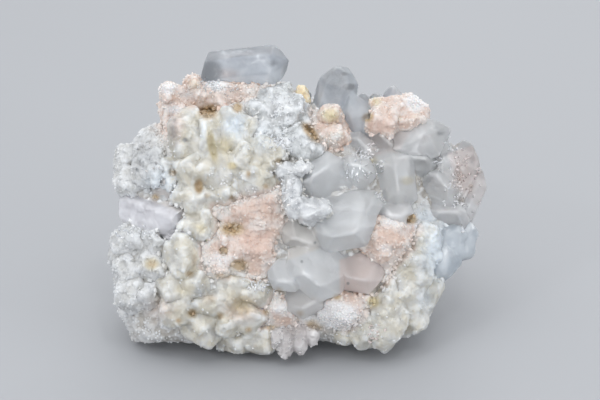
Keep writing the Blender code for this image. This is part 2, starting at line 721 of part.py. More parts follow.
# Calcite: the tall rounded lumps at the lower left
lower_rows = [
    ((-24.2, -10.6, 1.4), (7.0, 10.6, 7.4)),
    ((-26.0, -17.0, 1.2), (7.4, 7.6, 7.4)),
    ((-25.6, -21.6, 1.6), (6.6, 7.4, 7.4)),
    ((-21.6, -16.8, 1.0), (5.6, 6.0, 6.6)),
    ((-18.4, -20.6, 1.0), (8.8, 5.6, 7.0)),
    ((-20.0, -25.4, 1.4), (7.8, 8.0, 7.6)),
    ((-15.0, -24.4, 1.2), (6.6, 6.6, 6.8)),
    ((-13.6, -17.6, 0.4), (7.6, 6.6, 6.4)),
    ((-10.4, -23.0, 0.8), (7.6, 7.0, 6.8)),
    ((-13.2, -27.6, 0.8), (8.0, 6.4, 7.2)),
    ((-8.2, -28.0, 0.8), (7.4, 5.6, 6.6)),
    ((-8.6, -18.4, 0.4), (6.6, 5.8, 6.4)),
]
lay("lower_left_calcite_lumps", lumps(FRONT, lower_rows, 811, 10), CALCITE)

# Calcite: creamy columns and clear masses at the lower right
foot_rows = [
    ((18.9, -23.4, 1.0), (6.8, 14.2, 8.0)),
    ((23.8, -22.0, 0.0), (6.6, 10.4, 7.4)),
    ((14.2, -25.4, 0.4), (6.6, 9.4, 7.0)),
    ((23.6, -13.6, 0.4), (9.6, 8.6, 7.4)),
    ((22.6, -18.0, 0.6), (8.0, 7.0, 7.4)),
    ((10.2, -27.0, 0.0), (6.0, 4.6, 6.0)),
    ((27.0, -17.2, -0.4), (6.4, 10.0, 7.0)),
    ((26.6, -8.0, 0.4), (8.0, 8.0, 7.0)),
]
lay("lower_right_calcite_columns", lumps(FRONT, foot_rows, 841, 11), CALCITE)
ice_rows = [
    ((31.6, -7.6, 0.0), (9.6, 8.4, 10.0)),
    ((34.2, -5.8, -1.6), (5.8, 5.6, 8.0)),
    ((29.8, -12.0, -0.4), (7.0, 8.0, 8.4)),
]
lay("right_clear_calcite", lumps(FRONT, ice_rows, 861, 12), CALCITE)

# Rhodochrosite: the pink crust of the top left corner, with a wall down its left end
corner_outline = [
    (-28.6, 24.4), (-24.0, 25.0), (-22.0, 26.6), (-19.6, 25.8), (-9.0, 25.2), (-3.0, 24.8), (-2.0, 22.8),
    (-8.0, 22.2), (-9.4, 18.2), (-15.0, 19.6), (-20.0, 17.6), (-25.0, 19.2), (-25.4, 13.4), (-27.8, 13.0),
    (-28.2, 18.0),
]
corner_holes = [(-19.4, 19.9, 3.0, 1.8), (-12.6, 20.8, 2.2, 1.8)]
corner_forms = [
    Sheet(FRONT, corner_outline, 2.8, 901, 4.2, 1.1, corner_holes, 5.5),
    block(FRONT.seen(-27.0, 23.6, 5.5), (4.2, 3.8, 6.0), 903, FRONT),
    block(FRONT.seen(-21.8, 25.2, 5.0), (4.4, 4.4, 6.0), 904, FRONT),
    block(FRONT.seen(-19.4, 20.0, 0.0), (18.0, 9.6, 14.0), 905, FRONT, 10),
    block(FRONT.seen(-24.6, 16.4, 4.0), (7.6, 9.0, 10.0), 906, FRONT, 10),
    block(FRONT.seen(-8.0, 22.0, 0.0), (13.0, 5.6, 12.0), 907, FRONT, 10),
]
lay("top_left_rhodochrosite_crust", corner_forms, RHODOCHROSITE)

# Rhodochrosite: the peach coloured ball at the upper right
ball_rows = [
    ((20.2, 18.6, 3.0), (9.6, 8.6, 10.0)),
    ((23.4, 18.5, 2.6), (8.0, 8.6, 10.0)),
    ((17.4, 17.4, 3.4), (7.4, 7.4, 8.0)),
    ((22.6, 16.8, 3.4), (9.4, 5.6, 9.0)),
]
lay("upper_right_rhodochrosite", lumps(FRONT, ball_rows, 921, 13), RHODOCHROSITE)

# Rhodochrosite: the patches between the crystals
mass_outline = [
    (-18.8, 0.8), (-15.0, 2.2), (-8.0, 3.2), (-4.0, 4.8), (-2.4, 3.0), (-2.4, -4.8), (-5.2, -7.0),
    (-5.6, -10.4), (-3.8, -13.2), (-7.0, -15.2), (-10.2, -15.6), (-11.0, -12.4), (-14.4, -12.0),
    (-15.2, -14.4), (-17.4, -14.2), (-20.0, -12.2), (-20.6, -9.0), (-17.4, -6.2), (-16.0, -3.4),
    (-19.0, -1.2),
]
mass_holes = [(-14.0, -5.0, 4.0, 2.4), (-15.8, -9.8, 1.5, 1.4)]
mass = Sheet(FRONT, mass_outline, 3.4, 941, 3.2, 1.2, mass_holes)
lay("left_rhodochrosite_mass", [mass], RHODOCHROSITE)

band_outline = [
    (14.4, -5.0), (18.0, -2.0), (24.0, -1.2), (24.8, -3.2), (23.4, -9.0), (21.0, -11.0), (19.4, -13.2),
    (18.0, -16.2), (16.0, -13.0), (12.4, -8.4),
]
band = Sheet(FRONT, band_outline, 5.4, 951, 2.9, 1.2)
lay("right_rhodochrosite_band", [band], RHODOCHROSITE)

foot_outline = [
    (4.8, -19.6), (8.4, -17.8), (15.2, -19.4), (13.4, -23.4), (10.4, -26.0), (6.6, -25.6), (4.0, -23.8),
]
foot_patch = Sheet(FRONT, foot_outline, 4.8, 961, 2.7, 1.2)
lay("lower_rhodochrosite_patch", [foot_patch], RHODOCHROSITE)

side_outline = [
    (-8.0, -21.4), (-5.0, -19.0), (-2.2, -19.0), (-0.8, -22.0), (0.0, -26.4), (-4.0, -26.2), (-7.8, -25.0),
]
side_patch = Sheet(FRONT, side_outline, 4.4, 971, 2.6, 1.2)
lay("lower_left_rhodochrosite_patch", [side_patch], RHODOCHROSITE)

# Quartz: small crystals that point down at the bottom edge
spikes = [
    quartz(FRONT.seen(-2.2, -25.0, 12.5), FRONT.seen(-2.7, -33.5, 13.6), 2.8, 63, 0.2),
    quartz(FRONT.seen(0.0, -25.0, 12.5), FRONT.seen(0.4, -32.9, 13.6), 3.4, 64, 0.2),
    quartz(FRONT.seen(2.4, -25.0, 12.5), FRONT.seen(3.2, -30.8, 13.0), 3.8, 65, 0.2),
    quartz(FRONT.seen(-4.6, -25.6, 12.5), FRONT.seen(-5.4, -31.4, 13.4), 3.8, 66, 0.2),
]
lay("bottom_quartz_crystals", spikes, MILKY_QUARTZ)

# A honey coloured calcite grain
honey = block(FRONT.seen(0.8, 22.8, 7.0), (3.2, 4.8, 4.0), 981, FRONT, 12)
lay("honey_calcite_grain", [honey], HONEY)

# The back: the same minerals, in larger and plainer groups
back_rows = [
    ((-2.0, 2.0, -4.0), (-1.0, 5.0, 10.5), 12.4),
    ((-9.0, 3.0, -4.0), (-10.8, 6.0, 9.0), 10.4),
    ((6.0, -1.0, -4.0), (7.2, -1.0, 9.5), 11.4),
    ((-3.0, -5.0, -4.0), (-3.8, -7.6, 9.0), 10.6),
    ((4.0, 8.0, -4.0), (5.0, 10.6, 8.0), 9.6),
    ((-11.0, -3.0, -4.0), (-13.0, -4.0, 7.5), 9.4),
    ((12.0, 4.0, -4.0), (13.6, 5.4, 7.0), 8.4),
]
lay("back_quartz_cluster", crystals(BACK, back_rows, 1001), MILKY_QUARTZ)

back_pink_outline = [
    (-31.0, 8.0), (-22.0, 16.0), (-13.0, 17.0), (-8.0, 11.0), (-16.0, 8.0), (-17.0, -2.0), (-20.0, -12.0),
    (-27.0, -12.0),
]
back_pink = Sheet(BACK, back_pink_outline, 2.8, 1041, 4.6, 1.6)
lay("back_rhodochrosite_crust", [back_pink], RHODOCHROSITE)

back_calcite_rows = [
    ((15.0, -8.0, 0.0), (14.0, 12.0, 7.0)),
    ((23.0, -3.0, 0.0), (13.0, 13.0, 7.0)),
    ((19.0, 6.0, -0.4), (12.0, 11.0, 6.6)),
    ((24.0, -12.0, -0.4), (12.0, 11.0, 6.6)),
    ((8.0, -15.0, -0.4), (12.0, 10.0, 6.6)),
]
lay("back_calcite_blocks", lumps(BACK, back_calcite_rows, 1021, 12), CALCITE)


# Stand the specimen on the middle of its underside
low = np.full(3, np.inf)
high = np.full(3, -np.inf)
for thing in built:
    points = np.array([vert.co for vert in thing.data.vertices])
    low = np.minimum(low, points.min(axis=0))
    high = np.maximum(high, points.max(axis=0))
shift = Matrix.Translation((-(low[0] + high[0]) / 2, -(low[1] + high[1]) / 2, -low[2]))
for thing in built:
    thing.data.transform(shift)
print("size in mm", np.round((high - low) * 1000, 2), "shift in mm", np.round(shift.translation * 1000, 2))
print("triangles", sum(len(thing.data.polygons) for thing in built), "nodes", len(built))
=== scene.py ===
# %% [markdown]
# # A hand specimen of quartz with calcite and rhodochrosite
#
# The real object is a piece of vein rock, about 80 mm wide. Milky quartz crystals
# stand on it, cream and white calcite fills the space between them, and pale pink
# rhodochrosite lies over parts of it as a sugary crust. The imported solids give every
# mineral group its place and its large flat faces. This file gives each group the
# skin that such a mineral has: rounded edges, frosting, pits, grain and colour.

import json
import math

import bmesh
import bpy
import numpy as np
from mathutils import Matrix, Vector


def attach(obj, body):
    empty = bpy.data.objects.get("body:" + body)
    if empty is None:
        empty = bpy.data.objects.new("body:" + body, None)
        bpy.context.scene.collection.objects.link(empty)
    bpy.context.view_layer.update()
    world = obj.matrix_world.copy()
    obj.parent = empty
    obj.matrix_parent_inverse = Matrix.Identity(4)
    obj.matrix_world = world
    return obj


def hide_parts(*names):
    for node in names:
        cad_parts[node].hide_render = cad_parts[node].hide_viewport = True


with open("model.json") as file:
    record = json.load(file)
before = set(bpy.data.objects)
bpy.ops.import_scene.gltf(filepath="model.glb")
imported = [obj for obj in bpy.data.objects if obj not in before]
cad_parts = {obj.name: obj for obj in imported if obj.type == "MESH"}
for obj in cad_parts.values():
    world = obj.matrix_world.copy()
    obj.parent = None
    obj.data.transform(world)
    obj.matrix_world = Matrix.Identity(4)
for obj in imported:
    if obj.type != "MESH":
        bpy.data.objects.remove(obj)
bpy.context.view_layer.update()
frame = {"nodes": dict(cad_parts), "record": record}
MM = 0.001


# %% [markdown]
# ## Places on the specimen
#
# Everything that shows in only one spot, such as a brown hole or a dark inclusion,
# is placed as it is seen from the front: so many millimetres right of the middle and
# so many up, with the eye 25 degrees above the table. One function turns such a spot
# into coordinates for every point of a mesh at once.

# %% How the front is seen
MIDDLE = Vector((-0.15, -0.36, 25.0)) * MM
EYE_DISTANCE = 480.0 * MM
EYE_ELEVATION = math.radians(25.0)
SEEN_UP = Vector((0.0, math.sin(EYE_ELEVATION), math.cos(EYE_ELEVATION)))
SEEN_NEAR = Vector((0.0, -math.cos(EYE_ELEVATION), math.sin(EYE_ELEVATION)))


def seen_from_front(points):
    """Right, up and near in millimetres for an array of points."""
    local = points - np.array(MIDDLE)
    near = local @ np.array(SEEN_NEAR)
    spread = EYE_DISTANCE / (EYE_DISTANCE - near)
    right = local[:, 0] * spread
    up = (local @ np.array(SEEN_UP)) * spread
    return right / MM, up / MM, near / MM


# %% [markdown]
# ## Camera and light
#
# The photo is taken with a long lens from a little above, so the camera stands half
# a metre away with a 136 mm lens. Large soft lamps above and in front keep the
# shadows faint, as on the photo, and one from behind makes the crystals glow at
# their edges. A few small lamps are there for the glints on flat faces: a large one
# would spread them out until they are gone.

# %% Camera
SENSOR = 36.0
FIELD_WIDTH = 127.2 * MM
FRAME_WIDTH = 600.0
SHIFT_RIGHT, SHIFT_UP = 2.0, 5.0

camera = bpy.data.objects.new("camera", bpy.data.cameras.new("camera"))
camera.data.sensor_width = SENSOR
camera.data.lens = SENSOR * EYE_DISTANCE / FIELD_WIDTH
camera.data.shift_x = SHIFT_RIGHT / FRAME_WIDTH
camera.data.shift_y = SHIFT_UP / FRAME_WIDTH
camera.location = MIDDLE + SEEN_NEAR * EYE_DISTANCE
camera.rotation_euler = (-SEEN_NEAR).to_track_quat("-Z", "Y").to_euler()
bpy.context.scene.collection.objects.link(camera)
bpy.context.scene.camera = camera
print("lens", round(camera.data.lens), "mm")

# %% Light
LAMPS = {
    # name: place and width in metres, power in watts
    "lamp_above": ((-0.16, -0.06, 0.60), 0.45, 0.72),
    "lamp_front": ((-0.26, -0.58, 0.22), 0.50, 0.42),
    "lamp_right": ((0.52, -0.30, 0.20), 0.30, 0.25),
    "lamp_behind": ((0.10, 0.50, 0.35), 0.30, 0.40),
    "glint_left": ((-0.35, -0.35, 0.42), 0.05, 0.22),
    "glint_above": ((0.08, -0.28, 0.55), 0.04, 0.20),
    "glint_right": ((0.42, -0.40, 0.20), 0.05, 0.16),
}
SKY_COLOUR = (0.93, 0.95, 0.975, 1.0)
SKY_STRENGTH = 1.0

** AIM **
Each line from the line containing "# Stand the" through the line containing "bpy.context.scene.collection.objects.link(empty)" is to be transcribed exactly, and no other line.

** COMPLETED EXERCISE **
# Stand the specimen on the middle of its underside
low = np.full(3, np.inf)
high = np.full(3, -np.inf)
for thing in built:
    points = np.array([vert.co for vert in thing.data.vertices])
    low = np.minimum(low, points.min(axis=0))
    high = np.maximum(high, points.max(axis=0))
shift = Matrix.Translation((-(low[0] + high[0]) / 2, -(low[1] + high[1]) / 2, -low[2]))
for thing in built:
    thing.data.transform(shift)
print("size in mm", np.round((high - low) * 1000, 2), "shift in mm", np.round(shift.translation * 1000, 2))
print("triangles", sum(len(thing.data.polygons) for thing in built), "nodes", len(built))
=== scene.py ===
# %% [markdown]
# # A hand specimen of quartz with calcite and rhodochrosite
#
# The real object is a piece of vein rock, about 80 mm wide. Milky quartz crystals
# stand on it, cream and white calcite fills the space between them, and pale pink
# rhodochrosite lies over parts of it as a sugary crust. The imported solids give every
# mineral group its place and its large flat faces. This file gives each group the
# skin that such a mineral has: rounded edges, frosting, pits, grain and colour.

import json
import math

import bmesh
import bpy
import numpy as np
from mathutils import Matrix, Vector


def attach(obj, body):
    empty = bpy.data.objects.get("body:" + body)
    if empty is None:
        empty = bpy.data.objects.new("body:" + body, None)
        bpy.context.scene.collection.objects.link(empty)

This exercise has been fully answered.